The influence of ambipolar electric field on the EDF formation and the electron processes in partially ionized plasmas

Summary form only given. The local approximation for EDF is widely used for the obtaining plasma characteristics with participation of electrons. This means that the terms corresponding to spatial gradients and to the ambipolar field can be omitted in the Boltzmann equation and EDF can be factorized as the product of the electron density, which depends on the spatial coordinates and time, and the EDF depending on the local electric field strength at a given point. Accordingly, the characteristics for the different electron processes also depend on local electric field. On the other hand, the kinetic equation contains total electric field at a given point. In other words, electrons "feel" total electric field which is sum of heating, ambipolar, high-frequency electric fields, etc. This means that when ambipolar field exceeds the heating one, applicability of the local approximation for EDF seems to be ambiguously. In present work analysis of applicability criteria of the local approximation for EDF has been proceeded. It has been shown that standard criterion have to be completed by the relation between the ambipolar and heating electric fields (E_heat>>E_amb). But, it should be stressed that this condition is not fulfilled at high pressures at the discharge periphery and at practically any point of plasma volume at low gas pressures. Computational simulation for argon gas has been proceeded to prove these assumptions. The model have been included processes such as the direct ionization, the electronic excitation from ground-state atoms, the step-wise ionization from metastables, Penning ionization, and the deexcitation.

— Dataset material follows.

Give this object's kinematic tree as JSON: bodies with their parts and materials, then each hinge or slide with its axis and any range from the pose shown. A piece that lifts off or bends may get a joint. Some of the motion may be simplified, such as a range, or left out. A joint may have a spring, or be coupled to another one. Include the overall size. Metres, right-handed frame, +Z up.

The calculations have been performed in the wide range of gas pressures from 1 to 100 Torr. It was shown that the EDF becomes nonlocal on the discharge periphery at high pressures and on whole plasma volume at low gas pressures. It results in complex behavior of the differential electron fluxes on the phase plane. Further- ore, the spatial excitation rate profiles have been find to present nonmonotonic behavior in dependence of gas pressures. These effects was analyzed and explained.